Другой жест, приглашающий выпить коллективно, выглядел так: за борт пиджака или пальто прятались все пальцы, кроме указательного и среднего (на двоих), указательного, среднего и безымянного (на троих). Каждому желающему «сообразить на троих» был понятен клич «По семь рваных!», который означал скинуться по 7 рублей на самую дешёвую тогда водку «красную головку» (запечатанную красным сургучом), стоившую 21 руб. 20 коп. После денежной реформы 1961 года (деноминации) она исчезла из продажи, её заменила водка «Московская», стоившая уже 2 руб. 87 коп. Призывный клич несколько изменился — «По рублю!». Сдачи — 13 копеек — хватало как раз на классическую закуску — плавленый сырок.
«Русский стандарт»
В подготовке и непосредственно в процессе коллективного распития следовало соблюдать ряд непреложных условий. Найти тихое и малолюдное место, выпить причитающуюся дозу в течение нескольких секунд, немедленно избавиться от бутылки и спрятать стакан. Разливать водку нужно было тоже очень быстро, желательно твёрдой рукой и поровну. Некоторые умельцы разливали на слух, по бульканью (7-8 бульканий на стакан).
В случае, когда этот блиц-фуршет проходил успешно и без вмешательства милиции, начиналось следующее ритуальное действо под названием «поговорить». Для того во избежание лишнего риска следовало покинуть место распития и, уже ничем не отличаясь от окружающих граждан, завести степенный разговор.
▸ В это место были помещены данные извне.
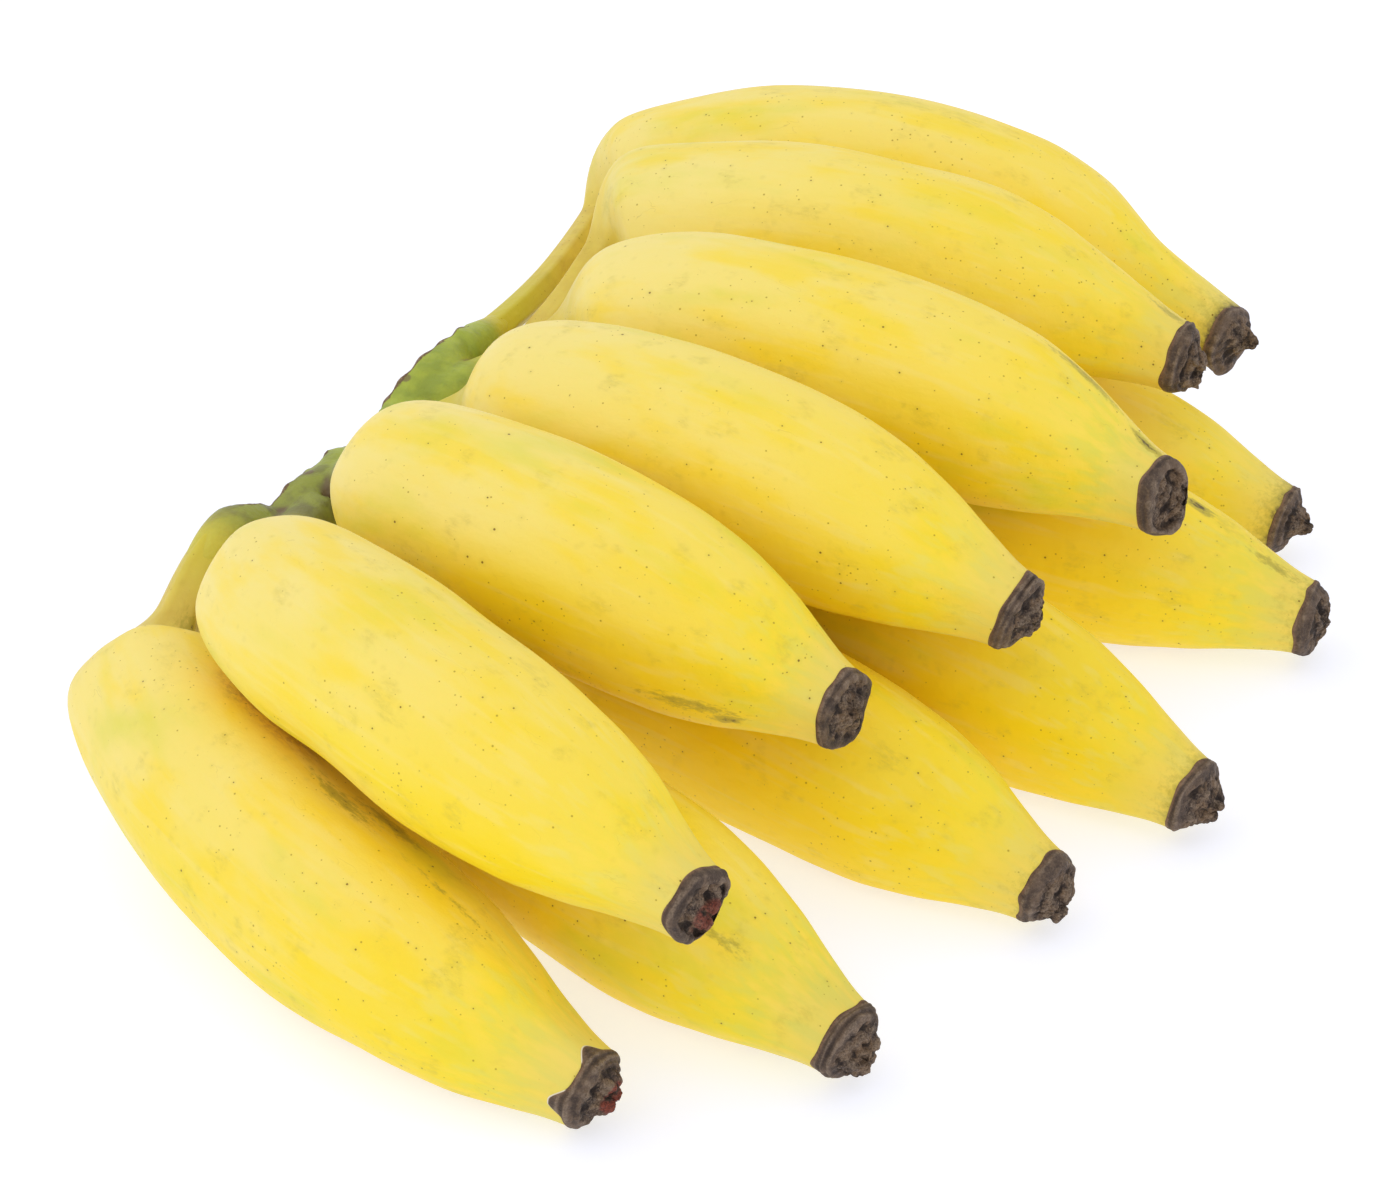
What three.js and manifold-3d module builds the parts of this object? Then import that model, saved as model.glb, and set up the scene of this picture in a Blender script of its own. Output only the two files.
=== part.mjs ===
// A hand of twelve small, plump bananas that lies on a flat surface.
//
// Frame: millimetres, +Z up. The surface is z = 0, +X runs from the crown towards the blossom ends
// and +Y runs across the hand. The upper row of six fingers rests on a lower row of six. Each finger
// is one solid, from the root of its pedicel to the flat scar at its blossom end. The dry blossom end
// is a solid of its own, and so is the crown that all the pedicels grow from.

import * as THREE from 'three';
import { mergeVertices } from 'three/addons/utils/BufferGeometryUtils.js';
import Module from 'manifold-3d';

const wasm = await Module();
wasm.setup();

// ---- Driving dimensions ----

const GAP = 0.3; // clearance that separate solids keep where they meet
const FINGER_SIDES = 14;
const PEDICEL_STEP = 7; // longest stretch of pedicel between two rings
const KNEE_REACH = 10; // how far before the knee a pedicel starts to turn into its fruit
const KNEE_REACH_MOST = 0.7; // of the way from the knee back to the pedicel's pull
const SHOULDER_REACH = 16; // how far past the knee the fruit has finished turning
const KNEE_BLEND = 0.05; // share of a fruit's length over which its pedicel widens
const RIDGES = 5; // a banana has five faces, so five soft ridges
const RIDGE_HEIGHT = 0.012; // of the radius
const NECK_AT = 0.86; // where a fruit's neck is narrowest, as a share of its length
const NECK_SPREAD = 0.1;
const SHOULDER_SPREAD = 0.12; // share of a fruit's length over which a fuller shoulder dies out

// Half of the girth along a fruit: share of its length from the knee, share of its greatest radius.
const FRUIT_PROFILE = [
  [0, 0.56], [0.03, 0.72], [0.07, 0.84], [0.13, 0.925], [0.22, 0.98], [0.38, 1], [0.54, 0.985],
  [0.64, 0.95], [0.74, 0.87], [0.84, 0.71], [0.91, 0.54], [0.96, 0.43], [1, 0.39],
];
const SCAR_RADIUS = 0.39; // of the greatest radius, where the dry blossom end starts

// The dry blossom end, from the scar outwards: share of the scar's radius, distance in mm.
const BLOSSOM_PROFILE = [
  [1.0, 0], [0.97, 1], [0.86, 2], [0.68, 3], [0.5, 3.8], [0.38, 4.5], [0.28, 5],
];
const BLOSSOM_SIDES = 12;

// The fingers. root: middle of the pedicel's end, sunk in the crown. via: where the pedicel is
// pulled to on its way. knee: where it turns into the fruit. tip: middle of the scar. bow and sway:
// how far the fruit arches up and sideways (towards +Y) off a straight line. full: how far the
// shoulder is raised from the common profile, where 1 would reach the greatest radius. neck: how much
// thinner the neck is.
const FINGERS = {
  finger_upper_1: {
    root: [-76.5, 20.8, 44], via: [-77.5, 50.8, 38.5], knee: [-92.5, 103.8, 35], tip: [39.6, 121.9, 31.4],
    bow: 13.2, sway: 4.5, girth: 37.5, pedicel: 5.8, full: 0.45, neck: 0.32,
  },
  finger_upper_2: {
    root: [-73.5, 11.8, 35], via: [-70.5, 43.8, 38], knee: [-73, 73.3, 47.5], tip: [43, 91.4, 42.9],
    bow: 7.3, sway: 0, girth: 37, pedicel: 6, full: 0.35, neck: 0.1,
  },
  finger_upper_3: {
    root: [-72.5, 5.8, 41], via: [-65.5, 19.8, 45], knee: [-56.5, 34.8, 50], tip: [63.4, 41.9, 43.5],
    bow: 8, sway: -1, girth: 38, pedicel: 7,
  },
  finger_upper_4: {
    root: [-72.5, -9.2, 36], via: [-65.5, -7.2, 44], knee: [-53.5, -4.2, 53], tip: [58.7, -8.2, 44.7],
    bow: 7, sway: -2, girth: 38, pedicel: 8,
  },
  finger_upper_5: {
    root: [-72.5, -22.2, 37], via: [-66.5, -28.2, 45], knee: [-56.5, -40.2, 54], tip: [47, -50.1, 43.5],
    bow: 7.5, sway: -5, girth: 38, pedicel: 8, full: 0.2,
  },
  finger_upper_6: {
    root: [-71.5, -34.2, 37], via: [-69.5, -56.2, 40], knee: [-56.5, -79, 52.8], tip: [53.4, -112.5, 42.5],
    bow: 6.3, sway: -5.2, girth: 36.6, pedicel: 8, full: 0.25,
  },
  finger_lower_1: {
    root: [-79, -44.2, 36], via: [-79.3, -52.7, 48.5], knee: [-80.3, -77.2, 23], tip: [41, -126.2, 9],
    bow: 3.5, sway: -10.3, girth: 38, pedicel: 8.6, full: 0.7,
  },
  finger_lower_2: {
    root: [-73.5, -34.2, 26], via: [-63.5, -46.2, 26], knee: [-44.5, -61.2, 18.5], tip: [72.1, -93.6, 9.3],
    bow: 3.5, sway: -2, girth: 37, pedicel: 8,
  },
  finger_lower_3: {
    root: [-72.5, -22.2, 24], via: [-58.5, -22.2, 26], knee: [-38.5, -19.2, 18], tip: [80.7, -36.4, 9.3],
    bow: 3.5, sway: 0, girth: 37.5, pedicel: 8,
  },
  finger_lower_4: {
    root: [-72.5, -9.2, 22], via: [-56.5, -2.2, 26], knee: [-29.5, 17.8, 18], tip: [90.7, 2.6, 9.3],
    bow: 3.5, sway: 1, girth: 37.5, pedicel: 8, neck: 0.05,
  },
  finger_lower_5: {
    root: [-72.5, 3.8, 25], via: [-58.5, 19.8, 26], knee: [-34.5, 51.8, 18], tip: [83.8, 67.2, 9.3],
    bow: 3.5, sway: -2, girth: 37, pedicel: 8,
  },
  finger_lower_6: {
    root: [-73.5, 18.8, 28], via: [-67.5, 45.8, 23], knee: [-50.5, 86.8, 15.4], tip: [64.6, 97.9, 9.3],
    bow: 3.5, sway: 1, girth: 34.5, pedicel: 7.2,
  },
};

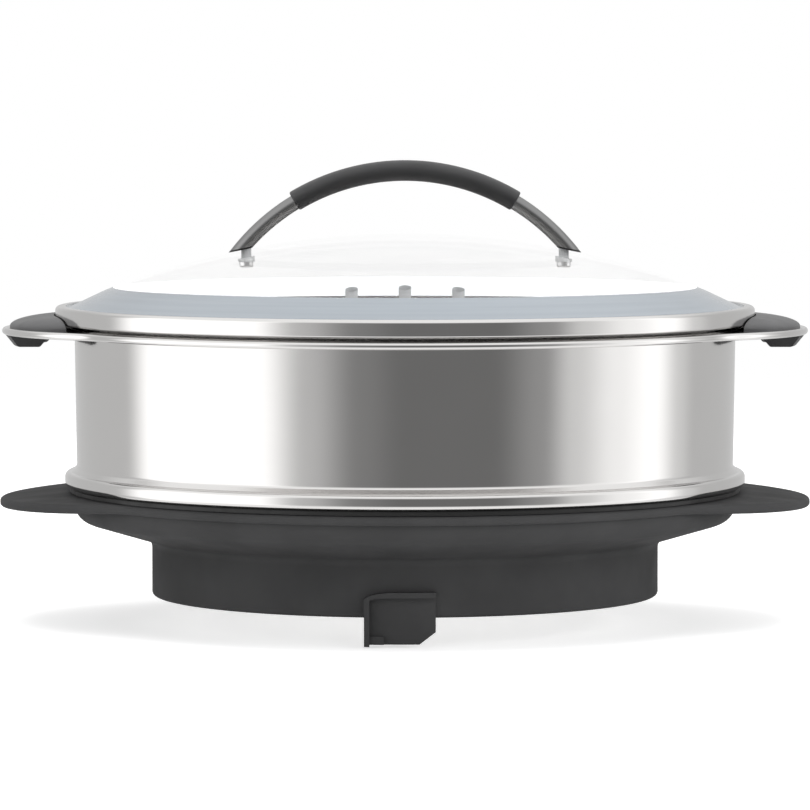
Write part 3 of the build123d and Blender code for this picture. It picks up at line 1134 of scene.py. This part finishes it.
@dataclass
class EarGrips:
    """The grips that are clamped on each ear: a domed pad on it and a bar under it."""

    ear_radius: float = 100.0
    ring_gap: float = 0.7
    pad_height: float = 7.6
    pad_edge: float = 2.0
    pad_shoulder: float = 24.0
    pad_swing: float = 27.0
    crown_steps: int = 20
    end_steps: int = 24
    bar_width: float = 17.0
    bar_slope: float = 4.5
    bar_lip: float = 2.3
    lip_drop: float = 1.5
    bar_swing: float = 30.0
    head_gap: float = 0.1
    edge_round: float = 0.5
    rim: NodeBox = node_box("rim_plate")
    ring: NodeBox = node_box("lid_ring")
    pad: NodeBox = node_box("grip_top_right")
    bar: NodeBox = node_box("grip_bottom_right")
    screws: NodeBox = node_box("grip_screws")

    @property
    def centre(self) -> Vector:
        """Gives the centre of the right ear's round."""
        return Vector((self.rim.high.x - self.ear_radius, 0, 0))

    def pad_section(self) -> BMesh:
        """Draws the pad's section: a quarter of an ellipse over a low upright edge.

        Returns:
            A new mesh.
        """
        base, outer = self.pad.low.z, self.pad.high.x
        inner = outer - self.pad_shoulder
        mesh = bmesh.new()
        crown = mesh.verts.new((0, 0, 1))
        edge = only(Vert, spin(mesh, Axis.Y, math.pi / 2, self.crown_steps, geometry=[crown]))[0]
        resize(mesh, self.pad_shoulder, 1, self.pad_height - self.pad_edge)
        move(mesh, (inner, 0, base + self.pad_edge))
        join_points(mesh, [edge, mesh.verts.new((outer, 0, base)), mesh.verts.new((inner, 0, base)), crown])
        return mesh

    def build_pad(self, ear: Ear) -> None:
        """Makes the domed pad of one ear, round at its ends and cut where the lid's ring stands.

        Args:
            ear: The ear.
        """
        half_angle = math.radians(self.pad_swing)
        mesh = swing(self.pad_section(), Axis.Z, self.centre, half_angle, SWING_STEPS)
        crown = Vector((self.pad.high.x - self.pad_shoulder, 0, 0))
        for side in SIDES:
            end = self.pad_section()
            spin(end, Axis.Z, side * math.pi / 2, self.end_steps, crown)
            rotate(end, Axis.Z, side * half_angle, self.centre)
            join_into(mesh, end)
        weld(mesh)
        bmesh.ops.holes_fill(mesh, edges=open_edges(mesh), sides=0)
        resize(mesh, ear.value, 1, 1)
        ring = Bore(0, 0, self.ring.high.x + self.ring_gap, self.bar.low.z, self.ring.high.z, TURN_STEPS)
        side_name = ear.name.lower()
        name, node = f"domed_grip_{side_name}", f"grip_top_{side_name}"
        finish_piece(mesh, name, GRIP_PLASTIC, "basket", node, [ring], self.edge_round)

    def build_bar(self, ear: Ear) -> None:
        """Makes the bar under one ear, with sloping sides and ends and two recessed screws.

        Args:
            ear: The ear.
        """
        top, low, lip = self.bar.high.z, self.bar.low.z, self.bar.high.x
        outer = lip - self.bar_lip
        inner = outer - self.bar_width
        corners = [
            Corner(inner, top),
            Corner(inner + self.bar_slope, low, 1.2),
            Corner(lip - self.bar_slope, low, 1.6),
            Corner(lip, top - self.lip_drop, 0.4),
            Corner(outer, top - self.lip_drop),
            Corner(outer, top),
        ]
        mesh = swing(draw_section(corners), Axis.Z, self.centre, math.radians(self.bar_swing), SWING_STEPS)
        for side in SIDES:
            outward = Vector((0, side * (top - low), -self.bar_slope))
            trim(mesh, Vector((0, side * self.bar.high.y, top)), outward)
        resize(mesh, ear.value, 1, 1)
        x = ear.value * (self.screws.high.x - GRIP_SCREW.head_radius)
        y = self.screws.high.y - GRIP_SCREW.head_radius
        depth = self.screws.low.z + GRIP_SCREW.head_height
        radius = GRIP_SCREW.head_radius + self.head_gap
        heads = [Bore(x, side * y, radius, low - GRIP_SCREW.head_height, depth) for side in SIDES]
        side_name = ear.name.lower()
        name, node = f"under_grip_{side_name}", f"grip_bottom_{side_name}"
        # The bar's darker colour is painted shade, not a darker plastic.
        finish_piece(mesh, name, BAR_PLASTIC_PAINTED_SHADE, "basket", node, heads, self.edge_round)

    def build(self) -> None:
        """Makes the pad and the bar of each ear."""
        for ear in Ear:
            self.build_pad(ear)
            self.build_bar(ear)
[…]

Не всегда получалось. Некоторые, молниеносно опустошив стакан, тут же ускользали от малознакомой компании, ссылаясь на неотложные дела. Бывало, что настроившись на мирную беседу, собутыльники под влиянием водочных паров вдруг начинали подозревать друг друга в неуважении и в лучшем случае тоже быстро разбегались. Но поскольку люди раньше были доверчивей, общительней и проще, задушевное общение нередко всё же налаживалось. Правда, говорили, как правило, обо всём и ни о чём.
Таким уличным пьянством была охвачена немалая часть мужского населения страны. За нарушение антиалкогольного законодательства милиция всё чаще задерживала не только представителей рабочего класса, но и инженеров, служащих, людей творческих профессий. В Москве оборудовали специальный медвытрезвитель для женщин, на улицах городов стали чаще попадаться пьяные подростки и даже дети. В общем, Хрущев своего не добился: пить граждане меньше не стали. Если в 1958 году выпивали в среднем по 3 литра спирта на душу населения, то через 10 лет этот показатель вырос в два с лишним раза.
Впоследствии остановить этот рост помогло лишь подорожание водки. В начале 1970-х самая дешёвая «беленькая» стоила 3 руб. 62 коп., потом подорожала до 5 руб. 30 коп. При Горбачёве самую дешёвую водку в 1986 году можно было купить за 9 руб. 10 коп., а потом и вовсе началась очередная антиалкогольная кампания, превратившая водку в дефицитный товар. Так постепенно массовая привычка распивать на троих сошла на нет, навсегда сохранившись лишь в памяти старших поколений.